→ **AVAILABLE DATA**

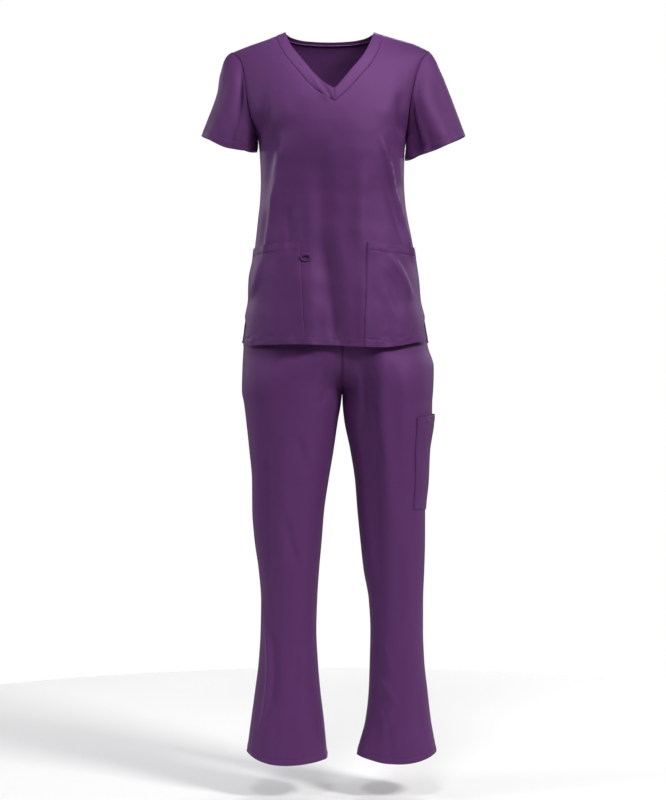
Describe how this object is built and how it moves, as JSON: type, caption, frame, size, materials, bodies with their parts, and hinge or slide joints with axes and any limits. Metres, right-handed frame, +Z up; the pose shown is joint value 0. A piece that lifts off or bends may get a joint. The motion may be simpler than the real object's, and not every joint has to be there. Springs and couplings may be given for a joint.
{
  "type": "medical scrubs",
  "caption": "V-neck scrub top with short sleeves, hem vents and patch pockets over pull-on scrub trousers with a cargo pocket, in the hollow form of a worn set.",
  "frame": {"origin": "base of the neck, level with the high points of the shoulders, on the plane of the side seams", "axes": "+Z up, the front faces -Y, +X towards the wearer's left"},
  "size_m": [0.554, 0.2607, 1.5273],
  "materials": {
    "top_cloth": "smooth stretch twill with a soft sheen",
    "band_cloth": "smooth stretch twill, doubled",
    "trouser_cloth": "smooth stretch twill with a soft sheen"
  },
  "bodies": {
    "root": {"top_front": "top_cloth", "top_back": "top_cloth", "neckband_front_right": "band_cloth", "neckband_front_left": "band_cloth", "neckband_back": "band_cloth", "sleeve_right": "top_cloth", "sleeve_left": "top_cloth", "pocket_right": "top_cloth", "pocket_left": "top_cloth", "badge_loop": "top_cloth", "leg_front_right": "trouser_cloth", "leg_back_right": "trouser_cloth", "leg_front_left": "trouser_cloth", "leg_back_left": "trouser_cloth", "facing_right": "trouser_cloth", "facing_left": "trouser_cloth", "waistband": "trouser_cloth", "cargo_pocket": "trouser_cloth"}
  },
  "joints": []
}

→ **EXERCISE**
All of the data must be returned exactly.

→ **WRITTEN SOLUTION**
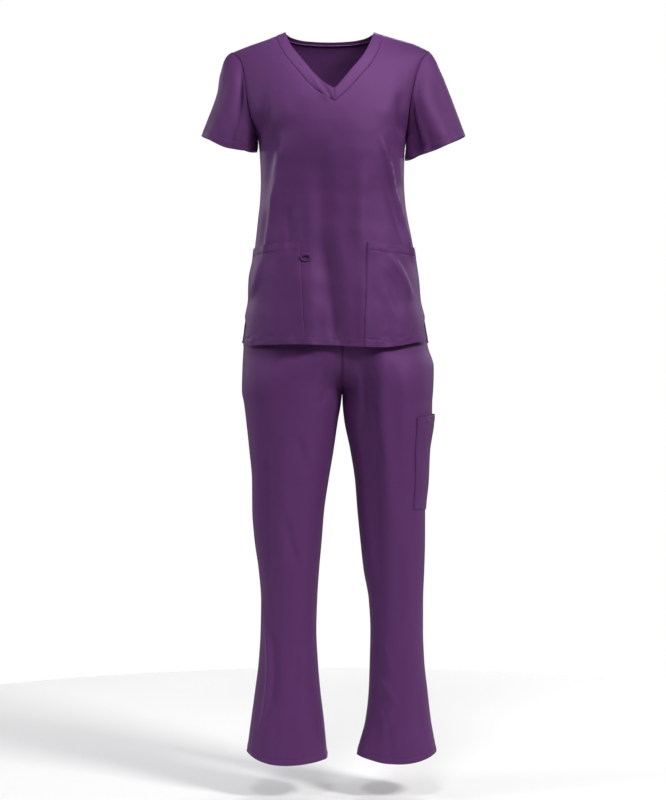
Describe how this object is built and how it moves, as JSON: type, caption, frame, size, materials, bodies with their parts, and hinge or slide joints with axes and any limits. Metres, right-handed frame, +Z up; the pose shown is joint value 0. A piece that lifts off or bends may get a joint. The motion may be simpler than the real object's, and not every joint has to be there. Springs and couplings may be given for a joint.
{
  "type": "medical scrubs",
  "caption": "V-neck scrub top with short sleeves, hem vents and patch pockets over pull-on scrub trousers with a cargo pocket, in the hollow form of a worn set.",
  "frame": {"origin": "base of the neck, level with the high points of the shoulders, on the plane of the side seams", "axes": "+Z up, the front faces -Y, +X towards the wearer's left"},
  "size_m": [0.554, 0.2607, 1.5273],
  "materials": {
    "top_cloth": "smooth stretch twill with a soft sheen",
    "band_cloth": "smooth stretch twill, doubled",
    "trouser_cloth": "smooth stretch twill with a soft sheen"
  },
  "bodies": {
    "root": {"top_front": "top_cloth", "top_back": "top_cloth", "neckband_front_right": "band_cloth", "neckband_front_left": "band_cloth", "neckband_back": "band_cloth", "sleeve_right": "top_cloth", "sleeve_left": "top_cloth", "pocket_right": "top_cloth", "pocket_left": "top_cloth", "badge_loop": "top_cloth", "leg_front_right": "trouser_cloth", "leg_back_right": "trouser_cloth", "leg_front_left": "trouser_cloth", "leg_back_left": "trouser_cloth", "facing_right": "trouser_cloth", "facing_left": "trouser_cloth", "waistband": "trouser_cloth", "cargo_pocket": "trouser_cloth"}
  },
  "joints": []
}